# Natural Flea and Tick Control



## paulag1955 (Jun 29, 2010)

Has anyone ever tried anything like this for flea/tick control? According to this website, lavender is effective against ticks, fleas, mosquitoes and biting flies. Like a miracle drug. Heh.


----------



## Courtney (Feb 12, 2010)

I have not used that-but have much success with neem oil. We live in a heavy wooded area and have never had a flea or a tick on ours. After I apply the neem oil I notice that mosquitoes will hover over him-but never land on him. I have never used a chemical product and hope I never have to.
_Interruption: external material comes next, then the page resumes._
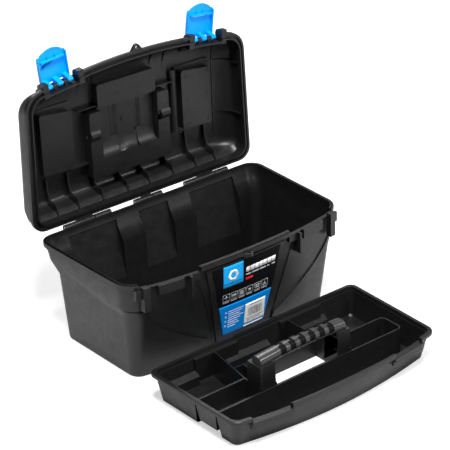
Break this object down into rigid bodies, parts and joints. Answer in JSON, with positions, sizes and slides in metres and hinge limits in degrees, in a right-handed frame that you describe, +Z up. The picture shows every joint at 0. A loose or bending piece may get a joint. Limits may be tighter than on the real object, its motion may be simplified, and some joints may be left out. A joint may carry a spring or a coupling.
{
  "type": "toolbox with tray",
  "caption": "Deep plastic toolbox with an open hinged lid, flip latches, lid organisers, a folding carry handle and a lift-out tote tray.",
  "frame": {"origin": "centre of the tub's base on the ground", "axes": "+X to the right along the tub's front, +Y from the front towards the hinge, +Z up"},
  "size_m": [0.487, 0.6108, 0.5091],
  "materials": {
    "black_plastic": "fine-textured polypropylene, satin",
    "latch_blue": "smooth moulded plastic, semi-gloss",
    "pin_steel": "drawn wire",
    "label_film": "printed film label",
    "grip_plastic": "satin",
    "pad_rubber": "soft touch"
  },
  "bodies": {
    "tub": {"tub": "black_plastic", "front_label": "label_film", "hinge_pin_left": "pin_steel", "hinge_pin_center": "pin_steel", "hinge_pin_right": "pin_steel"},
    "lid": {"lid": "black_plastic", "latch_pin_left": "pin_steel", "latch_pin_right": "pin_steel", "handle_pin_left": "pin_steel", "handle_pin_right": "pin_steel", "organiser_pin_left": "pin_steel", "organiser_pin_right": "pin_steel"},
    "latch_left": {"latch_left": "latch_blue"},
    "latch_right": {"latch_right": "latch_blue"},
    "carry_handle": {"carry_handle": "black_plastic", "carry_handle_grip": "grip_plastic"},
    "organiser_cover_left": {"organiser_cover_left": "black_plastic"},
    "organiser_cover_right": {"organiser_cover_right": "black_plastic"},
    "tray": {"tray": "black_plastic", "tray_handle": "grip_plastic", "tray_handle_pads": "pad_rubber"}
  },
  "joints": [
    {"name": "lid_hinge", "type": "hinge", "parent": "tub", "child": "lid", "pos_m": [0, 0.135, 0.188], "axis": [1, 0, 0], "range_deg": [0, 91]},
    {"name": "latch_left_hinge", "type": "hinge", "parent": "lid", "child": "latch_left", "pos_m": [-0.156, 0.15652, 0.44701], "axis": [0.9942, 0.0019, 0.1077], "range_deg": [0, 88]},
    {"name": "latch_right_hinge", "type": "hinge", "parent": "lid", "child": "latch_right", "pos_m": [0.156, 0.15652, 0.44701], "axis": [0.9942, -0.0019, -0.1077], "range_deg": [0, 88]},
    {"name": "carry_handle_hinge", "type": "hinge", "parent": "lid", "child": "carry_handle", "pos_m": [0, 0.19071, 0.31405], "axis": [1, 0, 0], "range_deg": [0, 90]},
    {"name": "cover_left_hinge", "type": "hinge", "parent": "lid", "child": "organiser_cover_left", "pos_m": [-0.196, 0.19785, 0.32192], "axis": [0, 0.0175, 0.9998], "range_deg": [0, 95]},
    {"name": "cover_right_hinge", "type": "hinge", "parent": "lid", "child": "organiser_cover_right", "pos_m": [0.112, 0.19785, 0.32192], "axis": [0, 0.0175, 0.9998], "range_deg": [0, 95]},
    {"name": "tray_lift", "type": "slide", "parent": "tub", "child": "tray", "axis": [0, 0, 1], "range_m": [0, 0.3]}
  ]
}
I will also check out the link you provided.

Amazon.com: Neem Oil - Pure Organic Un-cut Neem Seed Oil 1 Oz. (Pack of 3): Health & Personal Care


----------



## paulag1955 (Jun 29, 2010)

How do you apply it?


----------



## Courtney (Feb 12, 2010)

A little neem oil goes a long way!
I have a water bottle and add about 2 drops of neem to 5 oz warm water and shake (this does not have to be exact) then spray on. You make a small amount to use right away. I also add it to his shampoo when giving baths. I know they sell neem oil already mixed-but have never used it.


----------



## BowWowMeow (May 7, 2007)

I have Azmira NEEM shampoo/dip and also a spray. I use that to bathe Rafi in the summer and the spray to keep bugs off of him and off of me! 
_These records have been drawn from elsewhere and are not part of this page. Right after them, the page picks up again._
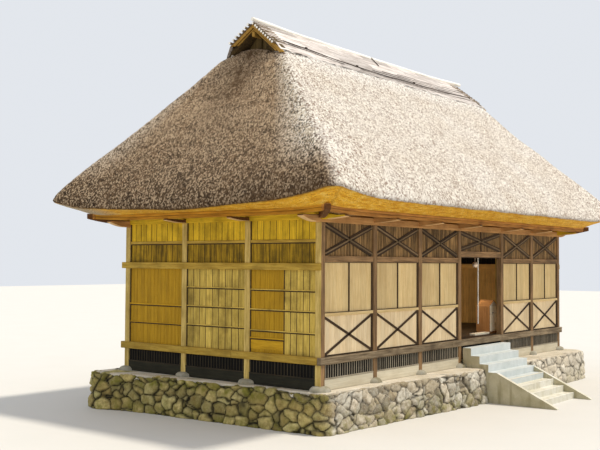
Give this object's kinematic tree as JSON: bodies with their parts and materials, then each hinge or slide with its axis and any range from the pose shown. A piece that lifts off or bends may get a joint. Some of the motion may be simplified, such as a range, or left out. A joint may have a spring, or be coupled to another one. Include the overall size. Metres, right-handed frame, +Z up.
{
  "type": "shinto shrine",
  "caption": "Timber worship hall on a rubble plinth with concrete steps, board walls, cross-braced panels and a hipped thatch roof with small gables at the ridge ends.",
  "frame": {"origin": "middle of the hall's plan, taken between the axes of its corner posts, on the flat underside of the plinth", "axes": "+X along the front to a viewer's right, +Y from the front to the rear, +Z up"},
  "size_m": [13.915, 9.17, 8.707],
  "materials": {
    "rubble": "field stones laid dry, dark joints, moss low down",
    "bed_stone": "pale packed gravel and lime with natural foot-stones",
    "new_concrete": "pale grey concrete, steel trowelled",
    "old_concrete": "weathered cream concrete",
    "frame_wood": "bare conifer timber, weathered",
    "front_boards": "bare boards, bleached",
    "side_boards": "bare boards, ochre, weathered",
    "floor_boards": "bare boards, dark with age",
    "thatch": "straw thatch, trimmed, weathered grey",
    "ridge_bark": "bark sheets and poles, bleached",
    "gable_wood": "bare timber, golden brown",
    "box_wood": "bare boards, orange brown",
    "bell_brass": "dulled brass",
    "rope": "white twisted cotton"
  },
  "bodies": {
    "root": {"rubble_plinth": "rubble", "plinth_bed": "bed_stone", "upper_steps": "new_concrete", "lower_steps": "old_concrete", "left_stair_cheek": "old_concrete", "right_stair_cheek": "old_concrete", "front_left_posts": "frame_wood", "front_right_posts": "frame_wood", "rear_posts": "frame_wood", "left_side_posts": "frame_wood", "right_side_posts": "frame_wood", "front_underfloor_skirt": "frame_wood", "rear_underfloor_skirt": "frame_wood", "left_underfloor_skirt": "frame_wood", "right_underfloor_skirt": "frame_wood", "hall_floor": "floor_boards", "front_left_wall": "front_boards", "front_right_wall": "front_boards", "door_head": "frame_wood", "left_wall": "side_boards", "right_wall": "side_boards", "rear_wall": "side_boards", "front_wall_plate": "frame_wood", "rear_wall_plate": "frame_wood", "left_wall_plate": "frame_wood", "right_wall_plate": "frame_wood", "cross_beam_1": "frame_wood", "cross_beam_2": "frame_wood", "cross_beam_3": "frame_wood", "cross_beam_4": "frame_wood", "cross_beam_5": "frame_wood", "front_eave_purlin": "frame_wood", "rear_eave_purlin": "frame_wood", "left_eave_purlin": "frame_wood", "right_eave_purlin": "frame_wood", "thatch_front": "thatch", "thatch_rear": "thatch", "thatch_left": "thatch", "thatch_right": "thatch", "left_gable": "gable_wood", "right_gable": "gable_wood", "ridge_cover": "ridge_bark", "bell": "bell_brass", "bell_rope": "rope", "offering_box": "box_wood"}
  },
  "joints": []
}
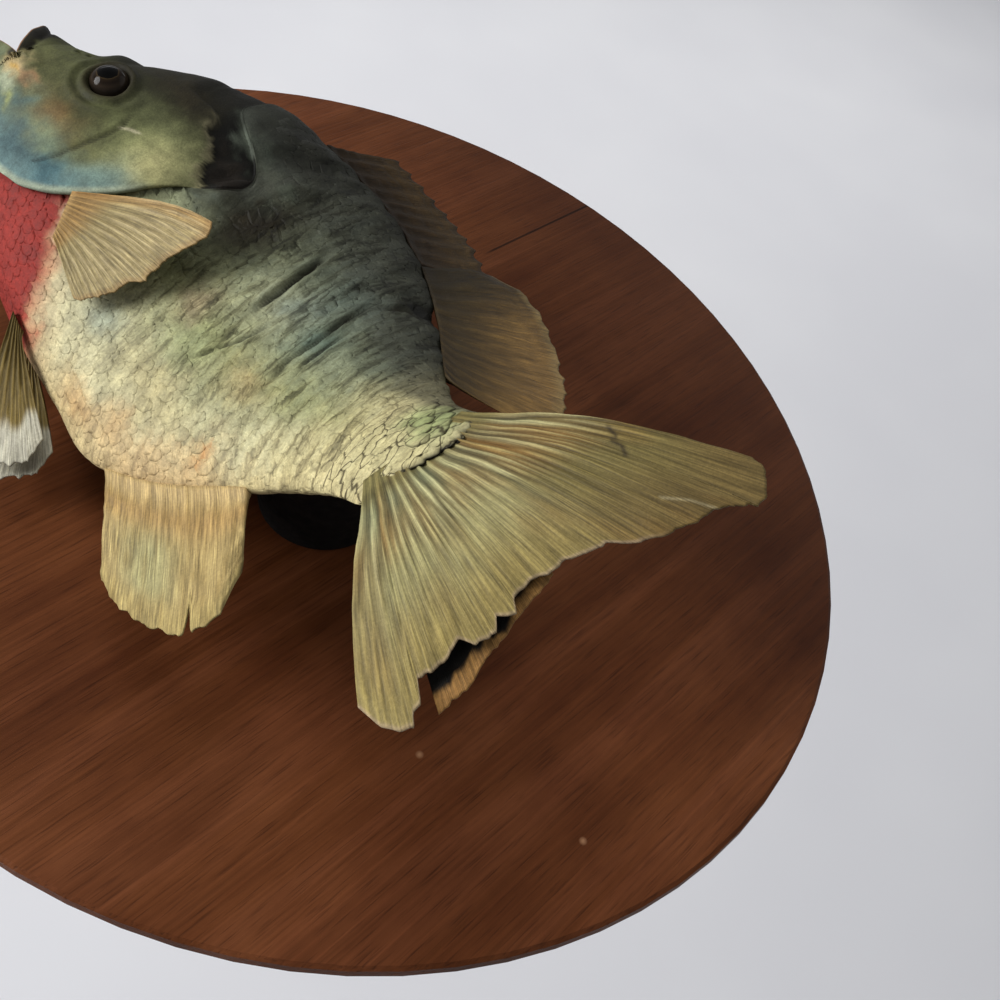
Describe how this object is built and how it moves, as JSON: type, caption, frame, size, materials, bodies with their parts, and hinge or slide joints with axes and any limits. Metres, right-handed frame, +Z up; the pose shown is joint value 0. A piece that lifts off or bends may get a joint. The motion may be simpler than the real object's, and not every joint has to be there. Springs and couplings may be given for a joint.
{
  "type": "mounted trophy fish",
  "caption": "Mounted bluegill sunfish with open mouth and a tail curved out, standing on a round block on an oval wooden wall board",
  "frame": {"origin": "centre of the board's flat back, where it meets the wall", "axes": "+X runs along the board from the fish's head end to its tail end, +Y points into the wall, +Z is up, along the board's grain"},
  "size_m": [0.253, 0.091, 0.229],
  "materials": {
    "stained_wood": "dark stained open-grained hardwood with thin satin varnish",
    "painted_wood": "turned softwood painted matt black",
    "head_skin": "dried fish skin painted olive and blue, satin",
    "dark_skin": "dried skin painted black, satin",
    "flank_skin": "dried scaled skin, painted and cracked",
    "eye_glass": "dark glass eye, polished",
    "fin": "dried rayed fin painted ochre, satin",
    "pale_fin": "dried rayed fin painted cream ochre, satin",
    "backing_card": "aged fibrous card, matt"
  },
  "bodies": {
    "root": {"board": "stained_wood", "mount_block": "painted_wood", "head": "head_skin", "lower_jaw": "head_skin", "gill_cover_left": "head_skin", "gill_cover_right": "head_skin", "ear_flap_left": "dark_skin", "ear_flap_right": "dark_skin", "eye_left": "eye_glass", "eye_right": "eye_glass", "trunk": "flank_skin", "tail_stock": "flank_skin", "dorsal_spiny": "fin", "dorsal_soft": "fin", "anal_fin": "fin", "tail_fin": "fin", "tail_fin_backing": "backing_card", "pectoral_left": "pale_fin", "pectoral_right": "pale_fin", "pelvic_left": "fin", "pelvic_right": "fin"}
  },
  "joints": []
}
I also give him Bug Off Garlic powder to keep ticks away.


----------



## Gib Laut (Feb 21, 2010)

I have been making my own holistic bug spray for about 5 years now....it is a concoction of several essential oils, including lavender and has 2% neem oil (a malaria study found that a mix of coconut oil mixed with 2% neem oil was completely effective at repelling mosquitoes), mixed in a spray bottle and applied just as you would commercial sprays, though you will need to re-apply every few hours or so and if they have been swimming.....is very effective....I have never had fleas or ticks, so not sure specifically on that subject, but it works well on mosquitoes, black flies, deer flies and horse flies.


----------